Records with modeling code:

[BEGIN]

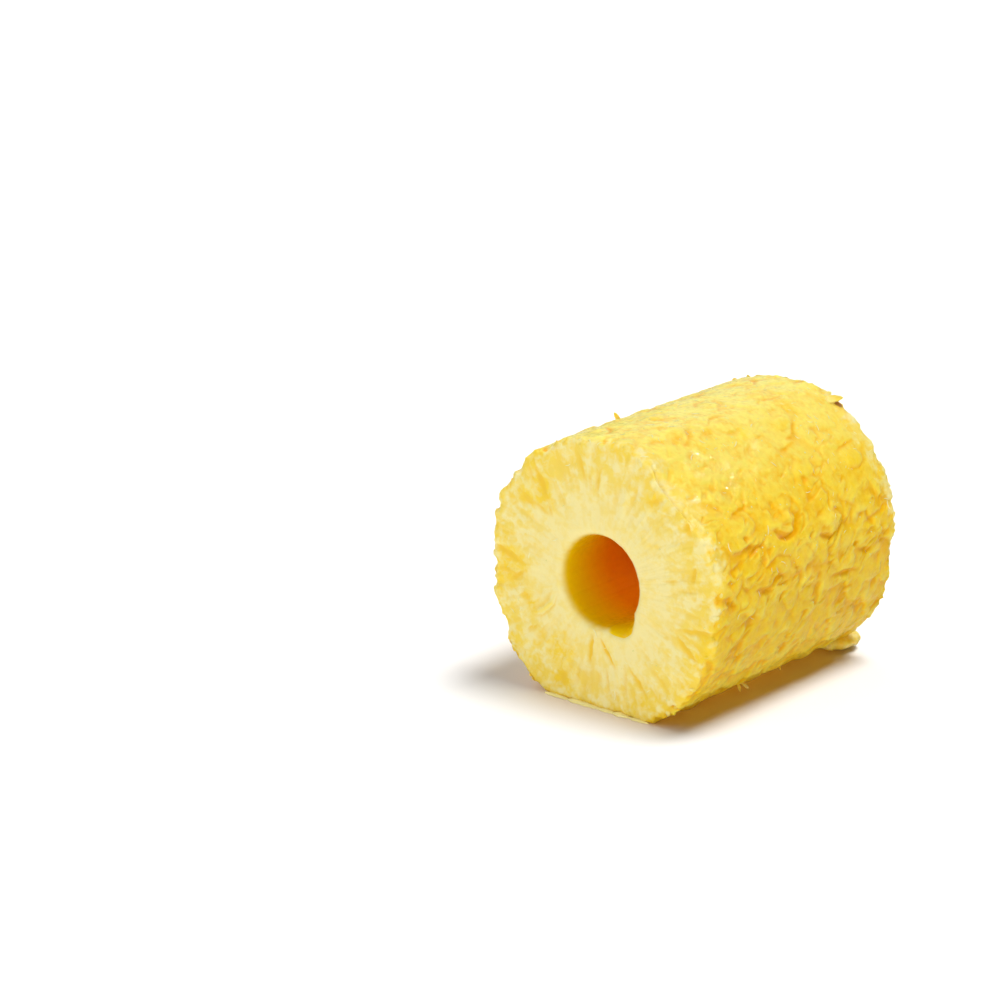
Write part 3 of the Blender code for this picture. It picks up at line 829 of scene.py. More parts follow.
@dataclass(frozen=True)
class TornSkin:
    """Where the trimmed side is torn: flakes that drop off at their lower edge, and lips.

    The block's node tree and the flesh's finish both read it, so relief and colour agree: the
    finish paints a pale highlight on lips and flake edges and golden shade in gaps.
    Lengths are metres.
    """

    turned_radius: float = 0.0480
    fibre_slant: float = 0.48
    drift: float = SEED * DRIFT
    softness: float = 0.30
    stray: float = 1.2
    lip_width: float = 0.045
    gap_offset: float = 0.085
    lip_stretch: float = 1.45

    def skin(self, graph: Graph, angle: Field, y: Field) -> Field:
        """The place on the plain turned side, shifted to the seed's part of the noise."""
        x, z = angle.cos() * self.turned_radius, angle.sin() * self.turned_radius
        return graph.join(x + self.drift, y + self.drift, z)

    def ribbon(self, graph: Graph, angle: Field, y: Field, size: float, length: float) -> Field:
        """The side as fibres see it, which wind slowly round it.

        Args:
            graph: The tree.
            angle: The angle round the axis.
            y: The place along the block.
            size: How wide one fibre is.
            length: How long one fibre is.

        Returns:
            A place in which every fibre is 1 wide and 1 long.
        """
        wound = angle - y * (self.fibre_slant / self.turned_radius)
        return graph.around(wound, self.turned_radius / size, y / length)

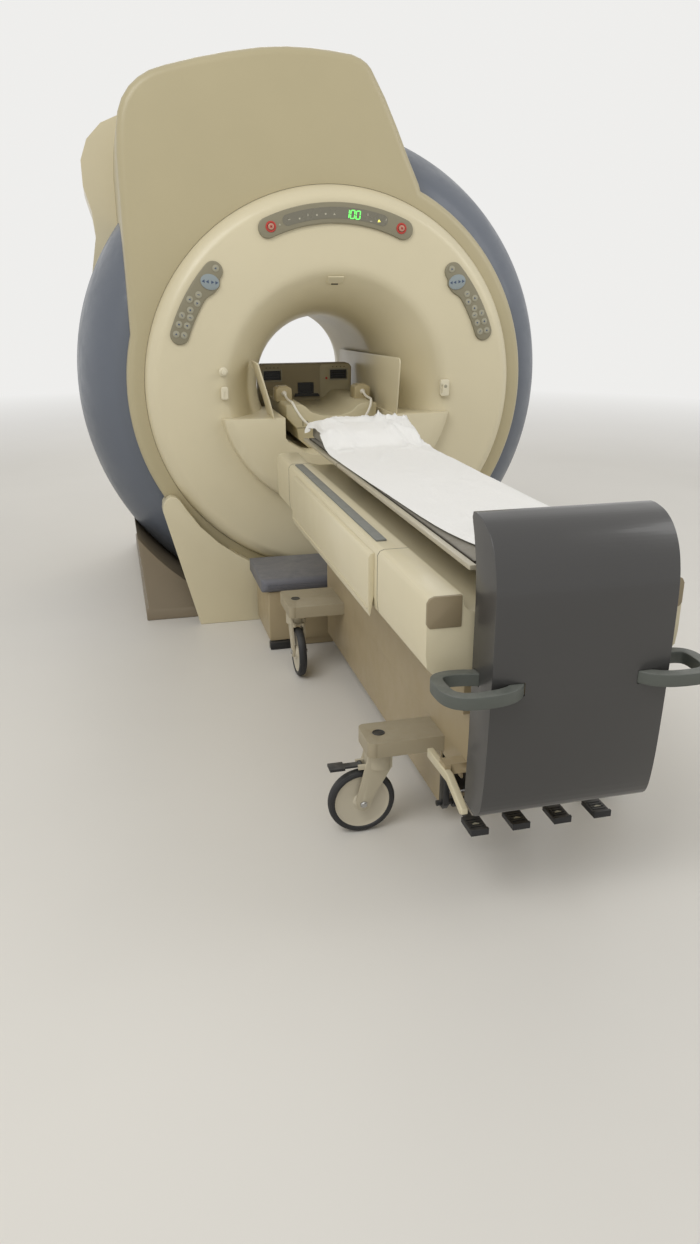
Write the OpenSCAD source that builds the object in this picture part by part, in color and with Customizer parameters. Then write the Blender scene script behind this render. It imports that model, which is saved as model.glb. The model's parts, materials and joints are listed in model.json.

[END]

# EXERCISE GOAL:
Please restate only the opening stretch of the records above: every line from the first through the one containing "edge, and lips.", exactly as written.

# OUTPUT OF THE TASK:
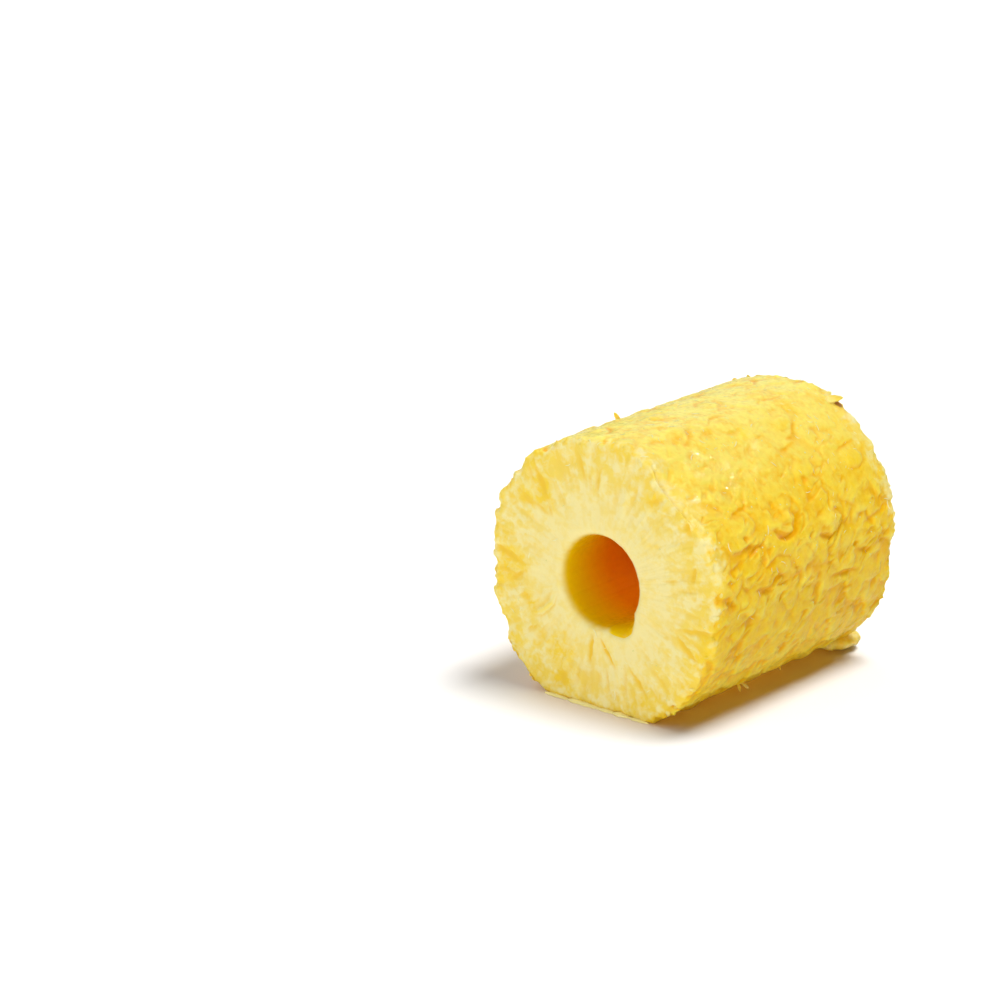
Write part 3 of the Blender code for this picture. It picks up at line 829 of scene.py. More parts follow.
@dataclass(frozen=True)
class TornSkin:
    """Where the trimmed side is torn: flakes that drop off at their lower edge, and lips.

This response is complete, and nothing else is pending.